The listing below contains a span that opens with the line containing "addHandle();" and closes with the line containing "return [v /". Return that span exactly.

----- Listing -----

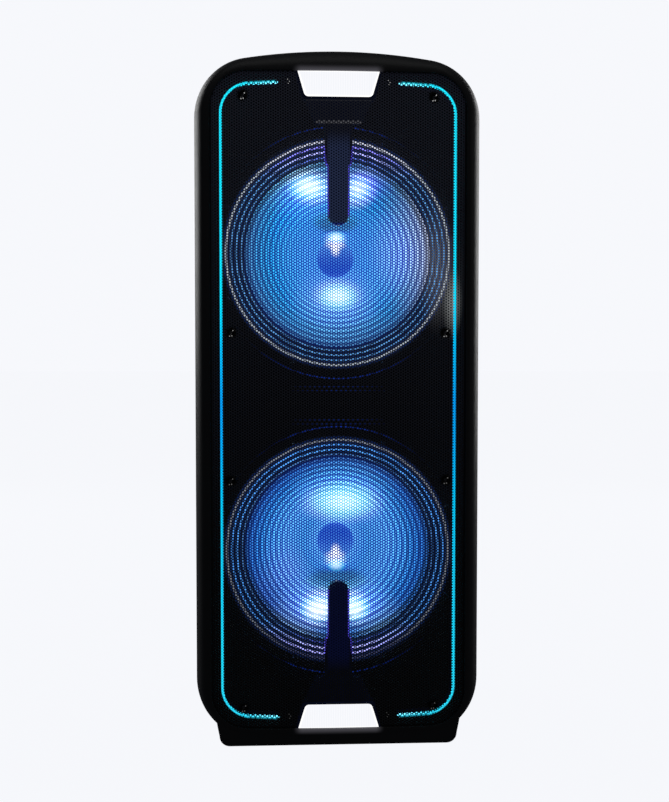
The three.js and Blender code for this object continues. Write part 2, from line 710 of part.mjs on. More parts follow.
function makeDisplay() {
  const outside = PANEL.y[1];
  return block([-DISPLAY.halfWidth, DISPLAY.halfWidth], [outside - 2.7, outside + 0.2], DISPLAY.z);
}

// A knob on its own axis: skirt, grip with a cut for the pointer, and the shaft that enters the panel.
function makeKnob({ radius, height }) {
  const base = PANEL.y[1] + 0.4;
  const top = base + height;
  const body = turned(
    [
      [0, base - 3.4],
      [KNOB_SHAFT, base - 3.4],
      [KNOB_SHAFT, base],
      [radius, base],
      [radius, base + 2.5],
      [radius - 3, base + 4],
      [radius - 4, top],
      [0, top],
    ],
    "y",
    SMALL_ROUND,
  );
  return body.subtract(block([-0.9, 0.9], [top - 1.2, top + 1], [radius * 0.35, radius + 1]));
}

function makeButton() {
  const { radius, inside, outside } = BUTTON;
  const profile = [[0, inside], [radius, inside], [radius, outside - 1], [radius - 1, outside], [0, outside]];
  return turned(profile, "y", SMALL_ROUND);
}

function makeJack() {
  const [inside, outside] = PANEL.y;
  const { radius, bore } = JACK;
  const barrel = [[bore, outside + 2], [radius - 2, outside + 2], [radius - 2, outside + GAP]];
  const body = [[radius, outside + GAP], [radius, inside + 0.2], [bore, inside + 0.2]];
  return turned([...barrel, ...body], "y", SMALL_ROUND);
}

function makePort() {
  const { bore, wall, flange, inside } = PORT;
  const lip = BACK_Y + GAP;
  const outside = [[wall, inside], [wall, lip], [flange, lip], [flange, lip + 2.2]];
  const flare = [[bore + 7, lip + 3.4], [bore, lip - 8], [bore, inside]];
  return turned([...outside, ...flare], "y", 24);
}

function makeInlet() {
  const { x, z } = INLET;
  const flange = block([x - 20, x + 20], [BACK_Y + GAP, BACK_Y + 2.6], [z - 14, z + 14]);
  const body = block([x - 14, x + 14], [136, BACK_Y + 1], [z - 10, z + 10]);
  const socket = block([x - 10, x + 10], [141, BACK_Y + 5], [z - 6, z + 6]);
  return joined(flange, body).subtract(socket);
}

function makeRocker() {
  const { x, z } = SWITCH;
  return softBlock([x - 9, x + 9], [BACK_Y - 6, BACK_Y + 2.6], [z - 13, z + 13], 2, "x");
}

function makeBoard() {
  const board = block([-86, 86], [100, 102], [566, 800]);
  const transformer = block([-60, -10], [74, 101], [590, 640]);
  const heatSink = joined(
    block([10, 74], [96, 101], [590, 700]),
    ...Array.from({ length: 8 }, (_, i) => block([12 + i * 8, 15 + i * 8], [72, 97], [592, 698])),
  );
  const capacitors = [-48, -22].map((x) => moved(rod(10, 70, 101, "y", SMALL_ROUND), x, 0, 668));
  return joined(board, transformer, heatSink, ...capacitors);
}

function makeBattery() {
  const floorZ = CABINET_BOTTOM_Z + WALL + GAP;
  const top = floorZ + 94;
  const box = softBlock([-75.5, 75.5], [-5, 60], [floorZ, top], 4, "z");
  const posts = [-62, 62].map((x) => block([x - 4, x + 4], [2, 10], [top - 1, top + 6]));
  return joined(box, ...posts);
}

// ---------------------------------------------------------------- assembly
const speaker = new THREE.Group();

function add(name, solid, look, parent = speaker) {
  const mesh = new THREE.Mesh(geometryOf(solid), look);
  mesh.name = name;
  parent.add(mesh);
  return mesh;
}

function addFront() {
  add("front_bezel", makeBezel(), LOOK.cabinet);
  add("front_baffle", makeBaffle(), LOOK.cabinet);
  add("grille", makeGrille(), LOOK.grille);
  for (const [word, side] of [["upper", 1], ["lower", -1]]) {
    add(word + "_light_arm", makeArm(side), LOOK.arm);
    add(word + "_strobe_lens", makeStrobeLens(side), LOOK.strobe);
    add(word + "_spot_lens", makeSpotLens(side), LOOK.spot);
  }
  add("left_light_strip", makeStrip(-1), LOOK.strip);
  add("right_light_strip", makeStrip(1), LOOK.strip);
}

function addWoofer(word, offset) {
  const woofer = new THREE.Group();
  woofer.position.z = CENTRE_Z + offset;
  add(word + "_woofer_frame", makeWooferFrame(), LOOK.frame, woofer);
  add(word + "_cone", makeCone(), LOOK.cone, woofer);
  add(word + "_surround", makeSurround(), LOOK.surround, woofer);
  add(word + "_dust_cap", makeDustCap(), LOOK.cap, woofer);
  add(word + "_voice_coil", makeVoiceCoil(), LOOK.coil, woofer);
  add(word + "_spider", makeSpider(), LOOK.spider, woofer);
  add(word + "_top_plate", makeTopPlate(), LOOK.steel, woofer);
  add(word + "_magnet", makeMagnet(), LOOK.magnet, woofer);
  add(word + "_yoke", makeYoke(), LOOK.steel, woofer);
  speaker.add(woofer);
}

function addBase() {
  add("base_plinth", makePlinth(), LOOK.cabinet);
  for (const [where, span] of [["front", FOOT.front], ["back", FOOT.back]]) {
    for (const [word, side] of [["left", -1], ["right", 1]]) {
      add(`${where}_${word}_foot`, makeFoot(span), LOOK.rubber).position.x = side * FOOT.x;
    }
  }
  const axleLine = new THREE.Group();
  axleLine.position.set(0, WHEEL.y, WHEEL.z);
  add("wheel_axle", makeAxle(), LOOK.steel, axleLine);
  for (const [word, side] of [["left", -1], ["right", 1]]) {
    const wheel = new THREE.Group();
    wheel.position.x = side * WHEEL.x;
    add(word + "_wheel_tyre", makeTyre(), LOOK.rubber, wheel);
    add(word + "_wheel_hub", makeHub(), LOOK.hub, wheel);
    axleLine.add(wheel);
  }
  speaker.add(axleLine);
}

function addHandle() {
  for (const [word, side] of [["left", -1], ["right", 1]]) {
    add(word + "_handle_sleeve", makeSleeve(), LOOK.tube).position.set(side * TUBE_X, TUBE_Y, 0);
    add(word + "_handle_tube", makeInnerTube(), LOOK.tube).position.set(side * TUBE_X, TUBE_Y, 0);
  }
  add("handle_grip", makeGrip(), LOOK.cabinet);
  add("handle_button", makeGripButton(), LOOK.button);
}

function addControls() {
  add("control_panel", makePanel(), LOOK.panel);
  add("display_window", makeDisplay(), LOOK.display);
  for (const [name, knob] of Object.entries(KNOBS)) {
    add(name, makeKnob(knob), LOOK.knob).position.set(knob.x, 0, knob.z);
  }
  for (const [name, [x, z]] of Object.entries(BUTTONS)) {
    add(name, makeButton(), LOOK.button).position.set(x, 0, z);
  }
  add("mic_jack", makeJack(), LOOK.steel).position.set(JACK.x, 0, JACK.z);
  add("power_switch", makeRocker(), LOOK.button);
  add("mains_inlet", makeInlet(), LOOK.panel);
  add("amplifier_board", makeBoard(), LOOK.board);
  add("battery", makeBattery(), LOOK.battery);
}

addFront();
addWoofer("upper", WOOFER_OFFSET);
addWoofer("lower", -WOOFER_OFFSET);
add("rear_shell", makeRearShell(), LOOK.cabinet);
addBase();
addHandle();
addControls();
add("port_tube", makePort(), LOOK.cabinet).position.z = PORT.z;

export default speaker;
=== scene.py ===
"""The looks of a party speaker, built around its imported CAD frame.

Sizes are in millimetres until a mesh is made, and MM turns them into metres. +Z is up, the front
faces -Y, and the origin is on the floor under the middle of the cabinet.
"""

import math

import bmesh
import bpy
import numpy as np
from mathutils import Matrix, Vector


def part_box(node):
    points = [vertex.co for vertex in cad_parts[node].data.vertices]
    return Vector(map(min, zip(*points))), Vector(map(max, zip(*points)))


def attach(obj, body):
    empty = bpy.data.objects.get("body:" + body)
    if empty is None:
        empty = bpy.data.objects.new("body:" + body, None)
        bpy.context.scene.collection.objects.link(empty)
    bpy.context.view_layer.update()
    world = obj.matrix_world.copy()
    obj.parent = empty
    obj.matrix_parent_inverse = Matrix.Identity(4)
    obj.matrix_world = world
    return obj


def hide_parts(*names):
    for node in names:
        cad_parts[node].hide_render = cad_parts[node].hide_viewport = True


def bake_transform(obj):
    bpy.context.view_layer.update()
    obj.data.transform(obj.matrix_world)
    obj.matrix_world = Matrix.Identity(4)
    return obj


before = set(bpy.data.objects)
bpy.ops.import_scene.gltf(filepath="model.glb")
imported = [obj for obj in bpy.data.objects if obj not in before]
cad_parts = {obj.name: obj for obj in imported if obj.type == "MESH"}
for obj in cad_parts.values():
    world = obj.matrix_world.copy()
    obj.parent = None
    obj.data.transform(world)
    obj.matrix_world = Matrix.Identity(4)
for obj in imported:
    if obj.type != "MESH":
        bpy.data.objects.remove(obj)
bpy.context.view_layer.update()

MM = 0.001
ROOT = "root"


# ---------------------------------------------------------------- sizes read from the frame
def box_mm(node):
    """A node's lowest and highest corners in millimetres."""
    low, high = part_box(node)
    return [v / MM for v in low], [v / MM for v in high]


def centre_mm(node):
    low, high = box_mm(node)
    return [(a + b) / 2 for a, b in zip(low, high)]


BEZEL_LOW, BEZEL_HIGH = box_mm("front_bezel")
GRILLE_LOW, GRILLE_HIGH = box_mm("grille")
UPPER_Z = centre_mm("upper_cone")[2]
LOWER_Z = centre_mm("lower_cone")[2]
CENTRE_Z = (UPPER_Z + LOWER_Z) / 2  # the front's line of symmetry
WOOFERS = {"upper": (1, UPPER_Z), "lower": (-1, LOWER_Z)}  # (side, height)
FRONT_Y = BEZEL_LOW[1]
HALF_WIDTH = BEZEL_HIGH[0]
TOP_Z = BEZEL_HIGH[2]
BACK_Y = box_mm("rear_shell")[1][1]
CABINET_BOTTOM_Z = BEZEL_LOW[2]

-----
----- Listing -----

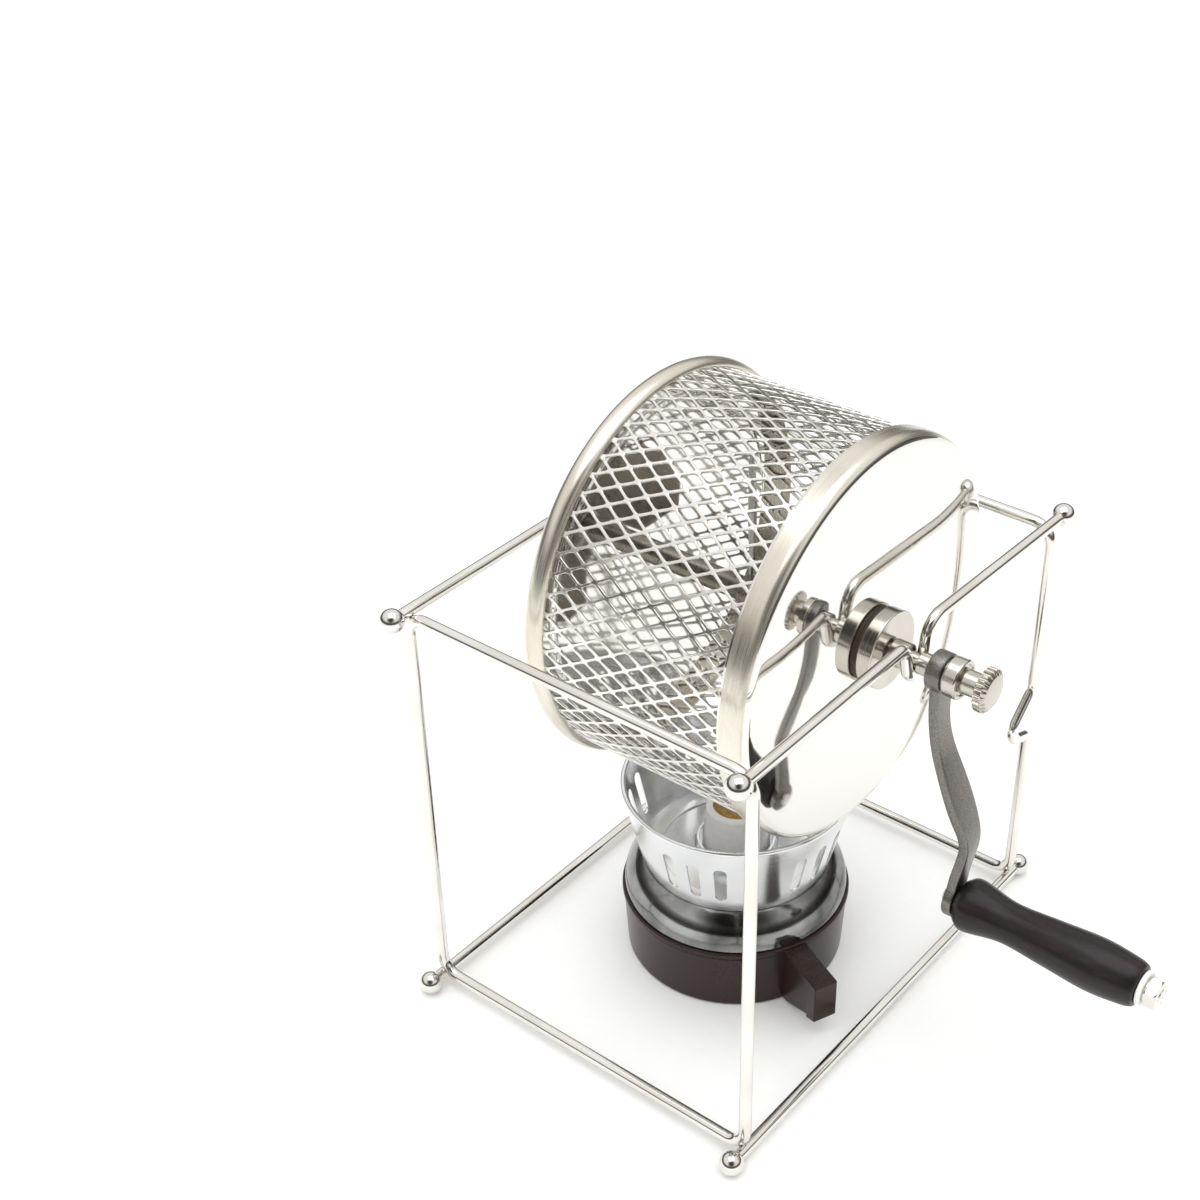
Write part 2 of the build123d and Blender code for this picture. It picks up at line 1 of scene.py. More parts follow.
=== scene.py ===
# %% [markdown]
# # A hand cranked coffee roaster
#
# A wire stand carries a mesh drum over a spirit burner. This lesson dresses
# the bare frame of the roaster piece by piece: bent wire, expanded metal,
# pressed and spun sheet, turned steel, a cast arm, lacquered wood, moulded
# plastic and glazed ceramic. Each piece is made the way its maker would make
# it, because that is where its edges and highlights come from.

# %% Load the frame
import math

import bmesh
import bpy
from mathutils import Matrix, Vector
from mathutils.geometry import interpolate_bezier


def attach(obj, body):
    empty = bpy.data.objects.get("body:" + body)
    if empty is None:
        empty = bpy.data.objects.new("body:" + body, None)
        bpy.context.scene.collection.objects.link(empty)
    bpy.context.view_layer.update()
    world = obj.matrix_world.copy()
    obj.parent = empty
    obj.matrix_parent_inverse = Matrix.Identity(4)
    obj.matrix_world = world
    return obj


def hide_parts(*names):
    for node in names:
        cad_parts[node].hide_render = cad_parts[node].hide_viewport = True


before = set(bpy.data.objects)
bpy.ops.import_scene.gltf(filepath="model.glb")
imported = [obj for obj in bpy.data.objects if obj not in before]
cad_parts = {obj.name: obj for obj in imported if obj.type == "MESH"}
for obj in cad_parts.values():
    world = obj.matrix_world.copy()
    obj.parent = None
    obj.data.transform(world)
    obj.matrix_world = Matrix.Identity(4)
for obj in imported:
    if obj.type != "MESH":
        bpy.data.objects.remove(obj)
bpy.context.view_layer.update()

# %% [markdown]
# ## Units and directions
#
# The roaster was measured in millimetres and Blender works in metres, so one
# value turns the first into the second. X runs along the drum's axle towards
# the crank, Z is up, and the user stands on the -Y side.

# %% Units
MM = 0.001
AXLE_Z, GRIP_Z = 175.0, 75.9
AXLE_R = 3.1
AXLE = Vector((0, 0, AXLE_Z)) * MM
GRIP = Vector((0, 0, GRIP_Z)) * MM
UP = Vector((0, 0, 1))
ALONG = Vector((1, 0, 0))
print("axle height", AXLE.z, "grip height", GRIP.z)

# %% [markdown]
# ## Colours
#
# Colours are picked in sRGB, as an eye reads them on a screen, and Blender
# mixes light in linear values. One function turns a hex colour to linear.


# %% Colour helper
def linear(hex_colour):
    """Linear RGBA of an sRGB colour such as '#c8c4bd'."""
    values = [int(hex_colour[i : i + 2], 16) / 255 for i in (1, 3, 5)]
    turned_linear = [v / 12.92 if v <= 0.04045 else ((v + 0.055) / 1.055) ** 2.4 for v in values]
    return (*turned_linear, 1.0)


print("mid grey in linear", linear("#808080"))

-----
----- Listing -----

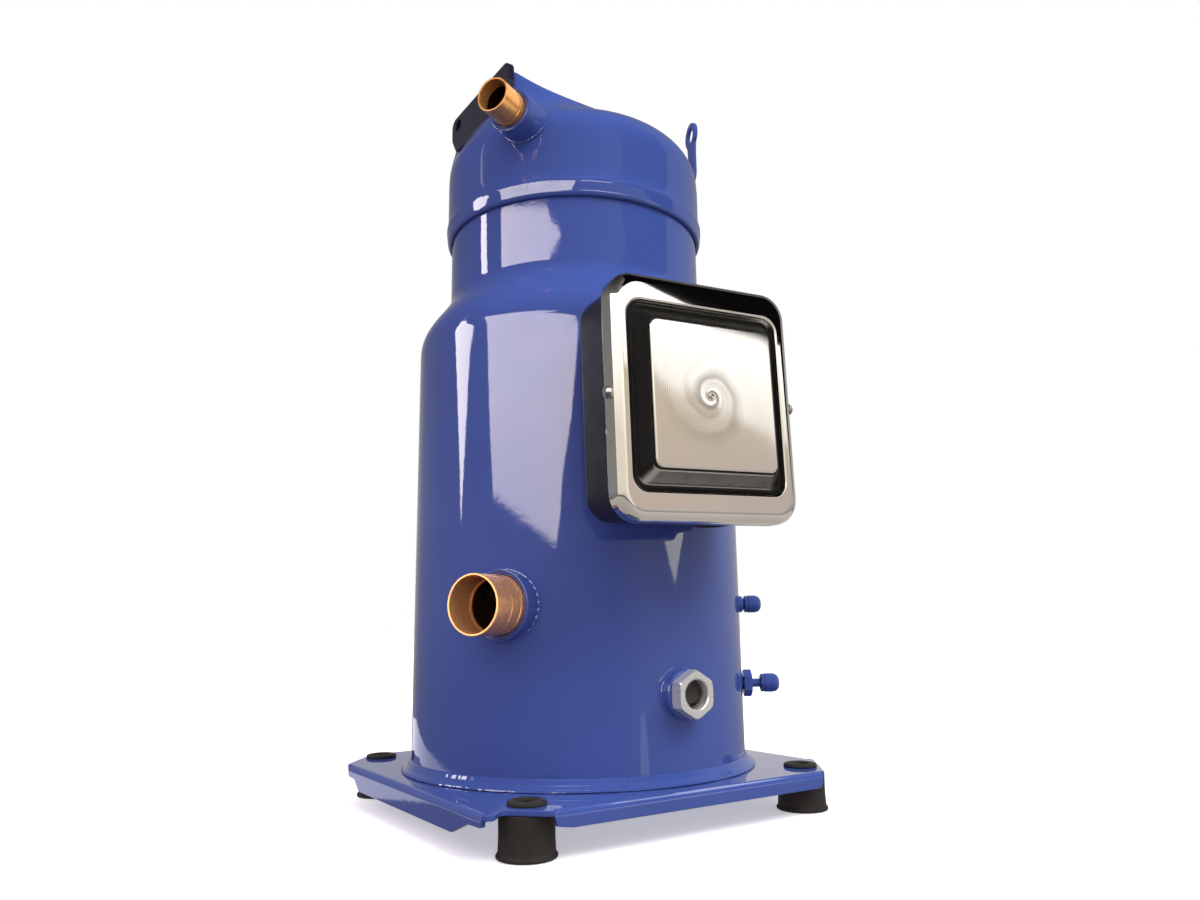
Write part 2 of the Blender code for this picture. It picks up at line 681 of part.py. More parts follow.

-----

* Full answer
addHandle();
addControls();
add("port_tube", makePort(), LOOK.cabinet).position.z = PORT.z;

export default speaker;
=== scene.py ===
"""The looks of a party speaker, built around its imported CAD frame.

Sizes are in millimetres until a mesh is made, and MM turns them into metres. +Z is up, the front
faces -Y, and the origin is on the floor under the middle of the cabinet.
"""

import math

import bmesh
import bpy
import numpy as np
from mathutils import Matrix, Vector


def part_box(node):
    points = [vertex.co for vertex in cad_parts[node].data.vertices]
    return Vector(map(min, zip(*points))), Vector(map(max, zip(*points)))


def attach(obj, body):
    empty = bpy.data.objects.get("body:" + body)
    if empty is None:
        empty = bpy.data.objects.new("body:" + body, None)
        bpy.context.scene.collection.objects.link(empty)
    bpy.context.view_layer.update()
    world = obj.matrix_world.copy()
    obj.parent = empty
    obj.matrix_parent_inverse = Matrix.Identity(4)
    obj.matrix_world = world
    return obj


def hide_parts(*names):
    for node in names:
        cad_parts[node].hide_render = cad_parts[node].hide_viewport = True


def bake_transform(obj):
    bpy.context.view_layer.update()
    obj.data.transform(obj.matrix_world)
    obj.matrix_world = Matrix.Identity(4)
    return obj


before = set(bpy.data.objects)
bpy.ops.import_scene.gltf(filepath="model.glb")
imported = [obj for obj in bpy.data.objects if obj not in before]
cad_parts = {obj.name: obj for obj in imported if obj.type == "MESH"}
for obj in cad_parts.values():
    world = obj.matrix_world.copy()
    obj.parent = None
    obj.data.transform(world)
    obj.matrix_world = Matrix.Identity(4)
for obj in imported:
    if obj.type != "MESH":
        bpy.data.objects.remove(obj)
bpy.context.view_layer.update()

MM = 0.001
ROOT = "root"


# ---------------------------------------------------------------- sizes read from the frame
def box_mm(node):
    """A node's lowest and highest corners in millimetres."""
    low, high = part_box(node)
    return [v / MM for v in low], [v / MM for v in high]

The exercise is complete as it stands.